The reason is that the gui seems to primitive and the console hurts my 
fingers mostly but I'm seeing indications that its use is growing and that 
the technology is maturing and will keep watching and playing with it from 
time to time.

Relevance: if we have strong evidence that people will stick with Jaws, we
know that what we decide for HTML5 will affect them for even longer than if
we have evidence that this market is changing and that in the coming years
users will be likely to use more up to date technology (because it becomes
more affordable).
*dp* There isomething ammis here.  HTML5 needs to be developped to be 
technology neutral because if it is built on the premise that people are 
going to be using jaws, they'll continue to use jaws no matter what happens 
in the market place as long as it is available and if JAWS becomes no longer 
available, html5 being jaws centric will hurt badly.

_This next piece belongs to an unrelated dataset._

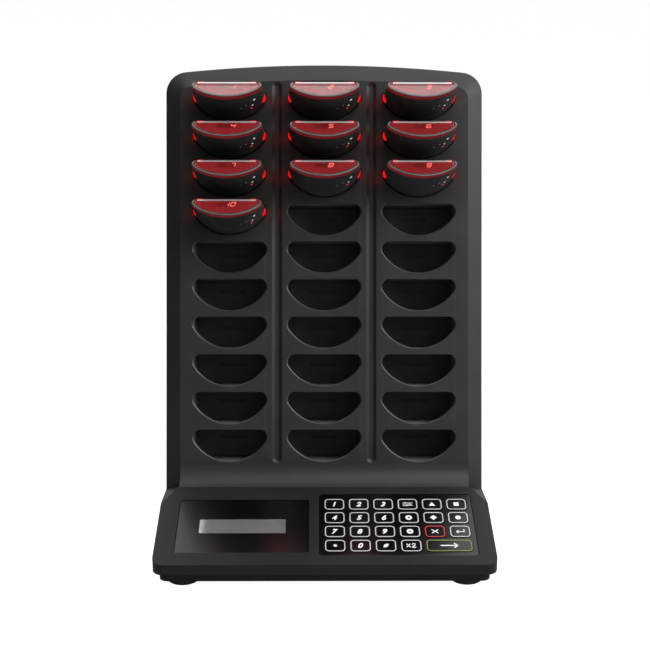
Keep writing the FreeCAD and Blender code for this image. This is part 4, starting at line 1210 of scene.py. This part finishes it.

> Finally, it appears that there is a bit of a "chicken and egg" situation
> going on:  it seems that prior to the latest version of JAWS, pages that
> included the LONGDESC attribute would "behave badly" (in some instances 
> even
> crash the computer), forcing some agencies to actually (sadly) tell 
> authors
> to *not* use this potentially useful attribute.

That's one of those things that I can't understand. How can such a fatal bug
remain in existence, across many (eight?) versions, for so many years? (I
could understand if it existed in Windows, or IE, or Windows' accessibility
API, but since you say it is fixed in the latest version of Jaws itself...)
*dp* I never saw longdesk crash jaws.  I can at least partly answer some of 
the mystery here though.  AT is often developped througha process of trial 
and error and based on certain forces which are likely to contribute to its 
growth.  If such a force dictates that something is done which 
inadvedrtantly breaks something else, it will be done.